**Source material:**
## start

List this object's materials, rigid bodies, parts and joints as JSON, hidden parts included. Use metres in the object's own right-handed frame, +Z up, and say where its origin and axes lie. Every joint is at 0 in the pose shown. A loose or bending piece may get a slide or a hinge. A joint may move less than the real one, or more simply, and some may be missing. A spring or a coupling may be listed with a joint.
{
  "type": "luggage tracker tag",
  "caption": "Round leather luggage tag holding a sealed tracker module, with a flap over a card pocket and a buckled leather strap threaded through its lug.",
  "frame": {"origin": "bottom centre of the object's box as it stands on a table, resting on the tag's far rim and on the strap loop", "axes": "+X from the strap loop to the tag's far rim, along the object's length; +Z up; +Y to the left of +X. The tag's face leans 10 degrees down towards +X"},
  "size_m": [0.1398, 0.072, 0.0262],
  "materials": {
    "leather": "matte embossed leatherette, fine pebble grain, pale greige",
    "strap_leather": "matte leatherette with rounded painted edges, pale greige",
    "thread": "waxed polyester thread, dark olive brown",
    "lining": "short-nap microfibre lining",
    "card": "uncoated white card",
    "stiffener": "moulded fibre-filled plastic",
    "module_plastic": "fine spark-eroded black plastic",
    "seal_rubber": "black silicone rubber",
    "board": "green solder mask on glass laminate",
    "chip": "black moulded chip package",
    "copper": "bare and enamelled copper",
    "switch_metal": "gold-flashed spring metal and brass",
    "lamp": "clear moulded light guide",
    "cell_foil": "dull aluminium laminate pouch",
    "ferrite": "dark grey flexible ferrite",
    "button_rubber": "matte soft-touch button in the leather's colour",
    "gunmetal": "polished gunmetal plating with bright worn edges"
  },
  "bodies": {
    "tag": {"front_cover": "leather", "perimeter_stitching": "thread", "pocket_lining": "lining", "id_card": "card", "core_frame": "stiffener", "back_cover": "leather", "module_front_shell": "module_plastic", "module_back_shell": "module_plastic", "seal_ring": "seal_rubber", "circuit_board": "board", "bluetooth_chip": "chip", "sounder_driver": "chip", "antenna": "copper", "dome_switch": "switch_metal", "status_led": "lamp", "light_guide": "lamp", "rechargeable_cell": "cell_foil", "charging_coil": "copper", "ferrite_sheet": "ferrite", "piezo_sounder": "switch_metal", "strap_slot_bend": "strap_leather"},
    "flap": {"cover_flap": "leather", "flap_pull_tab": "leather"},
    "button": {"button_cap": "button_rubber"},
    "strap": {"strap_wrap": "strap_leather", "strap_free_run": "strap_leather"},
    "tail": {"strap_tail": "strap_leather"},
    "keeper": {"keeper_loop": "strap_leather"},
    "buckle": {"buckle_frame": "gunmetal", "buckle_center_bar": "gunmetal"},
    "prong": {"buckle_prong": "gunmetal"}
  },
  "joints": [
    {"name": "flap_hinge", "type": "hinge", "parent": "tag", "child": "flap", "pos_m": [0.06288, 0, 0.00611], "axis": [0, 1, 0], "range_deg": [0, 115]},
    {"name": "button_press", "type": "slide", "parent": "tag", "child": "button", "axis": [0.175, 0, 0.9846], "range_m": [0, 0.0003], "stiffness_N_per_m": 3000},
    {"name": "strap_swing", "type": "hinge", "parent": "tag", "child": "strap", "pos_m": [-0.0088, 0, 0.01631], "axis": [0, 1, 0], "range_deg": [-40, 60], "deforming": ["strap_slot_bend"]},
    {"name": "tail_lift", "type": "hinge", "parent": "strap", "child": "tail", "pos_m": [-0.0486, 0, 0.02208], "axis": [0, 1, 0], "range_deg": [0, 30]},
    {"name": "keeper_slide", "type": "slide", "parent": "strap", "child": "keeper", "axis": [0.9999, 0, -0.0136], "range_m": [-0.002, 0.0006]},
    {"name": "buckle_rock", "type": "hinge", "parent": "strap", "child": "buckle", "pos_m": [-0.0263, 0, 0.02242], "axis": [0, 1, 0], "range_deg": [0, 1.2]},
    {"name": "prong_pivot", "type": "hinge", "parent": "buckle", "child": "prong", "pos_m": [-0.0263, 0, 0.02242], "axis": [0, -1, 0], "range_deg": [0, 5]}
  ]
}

## end

**Problem details:**
Type the material above out again, exactly.

**Finished task:**
List this object's materials, rigid bodies, parts and joints as JSON, hidden parts included. Use metres in the object's own right-handed frame, +Z up, and say where its origin and axes lie. Every joint is at 0 in the pose shown. A loose or bending piece may get a slide or a hinge. A joint may move less than the real one, or more simply, and some may be missing. A spring or a coupling may be listed with a joint.
{
  "type": "luggage tracker tag",
  "caption": "Round leather luggage tag holding a sealed tracker module, with a flap over a card pocket and a buckled leather strap threaded through its lug.",
  "frame": {"origin": "bottom centre of the object's box as it stands on a table, resting on the tag's far rim and on the strap loop", "axes": "+X from the strap loop to the tag's far rim, along the object's length; +Z up; +Y to the left of +X. The tag's face leans 10 degrees down towards +X"},
  "size_m": [0.1398, 0.072, 0.0262],
  "materials": {
    "leather": "matte embossed leatherette, fine pebble grain, pale greige",
    "strap_leather": "matte leatherette with rounded painted edges, pale greige",
    "thread": "waxed polyester thread, dark olive brown",
    "lining": "short-nap microfibre lining",
    "card": "uncoated white card",
    "stiffener": "moulded fibre-filled plastic",
    "module_plastic": "fine spark-eroded black plastic",
    "seal_rubber": "black silicone rubber",
    "board": "green solder mask on glass laminate",
    "chip": "black moulded chip package",
    "copper": "bare and enamelled copper",
    "switch_metal": "gold-flashed spring metal and brass",
    "lamp": "clear moulded light guide",
    "cell_foil": "dull aluminium laminate pouch",
    "ferrite": "dark grey flexible ferrite",
    "button_rubber": "matte soft-touch button in the leather's colour",
    "gunmetal": "polished gunmetal plating with bright worn edges"
  },
  "bodies": {
    "tag": {"front_cover": "leather", "perimeter_stitching": "thread", "pocket_lining": "lining", "id_card": "card", "core_frame": "stiffener", "back_cover": "leather", "module_front_shell": "module_plastic", "module_back_shell": "module_plastic", "seal_ring": "seal_rubber", "circuit_board": "board", "bluetooth_chip": "chip", "sounder_driver": "chip", "antenna": "copper", "dome_switch": "switch_metal", "status_led": "lamp", "light_guide": "lamp", "rechargeable_cell": "cell_foil", "charging_coil": "copper", "ferrite_sheet": "ferrite", "piezo_sounder": "switch_metal", "strap_slot_bend": "strap_leather"},
    "flap": {"cover_flap": "leather", "flap_pull_tab": "leather"},
    "button": {"button_cap": "button_rubber"},
    "strap": {"strap_wrap": "strap_leather", "strap_free_run": "strap_leather"},
    "tail": {"strap_tail": "strap_leather"},
    "keeper": {"keeper_loop": "strap_leather"},
    "buckle": {"buckle_frame": "gunmetal", "buckle_center_bar": "gunmetal"},
    "prong": {"buckle_prong": "gunmetal"}
  },
  "joints": [
    {"name": "flap_hinge", "type": "hinge", "parent": "tag", "child": "flap", "pos_m": [0.06288, 0, 0.00611], "axis": [0, 1, 0], "range_deg": [0, 115]},
    {"name": "button_press", "type": "slide", "parent": "tag", "child": "button", "axis": [0.175, 0, 0.9846], "range_m": [0, 0.0003], "stiffness_N_per_m": 3000},
    {"name": "strap_swing", "type": "hinge", "parent": "tag", "child": "strap", "pos_m": [-0.0088, 0, 0.01631], "axis": [0, 1, 0], "range_deg": [-40, 60], "deforming": ["strap_slot_bend"]},
    {"name": "tail_lift", "type": "hinge", "parent": "strap", "child": "tail", "pos_m": [-0.0486, 0, 0.02208], "axis": [0, 1, 0], "range_deg": [0, 30]},
    {"name": "keeper_slide", "type": "slide", "parent": "strap", "child": "keeper", "axis": [0.9999, 0, -0.0136], "range_m": [-0.002, 0.0006]},
    {"name": "buckle_rock", "type": "hinge", "parent": "strap", "child": "buckle", "pos_m": [-0.0263, 0, 0.02242], "axis": [0, 1, 0], "range_deg": [0, 1.2]},
    {"name": "prong_pivot", "type": "hinge", "parent": "buckle", "child": "prong", "pos_m": [-0.0263, 0, 0.02242], "axis": [0, -1, 0], "range_deg": [0, 5]}
  ]
}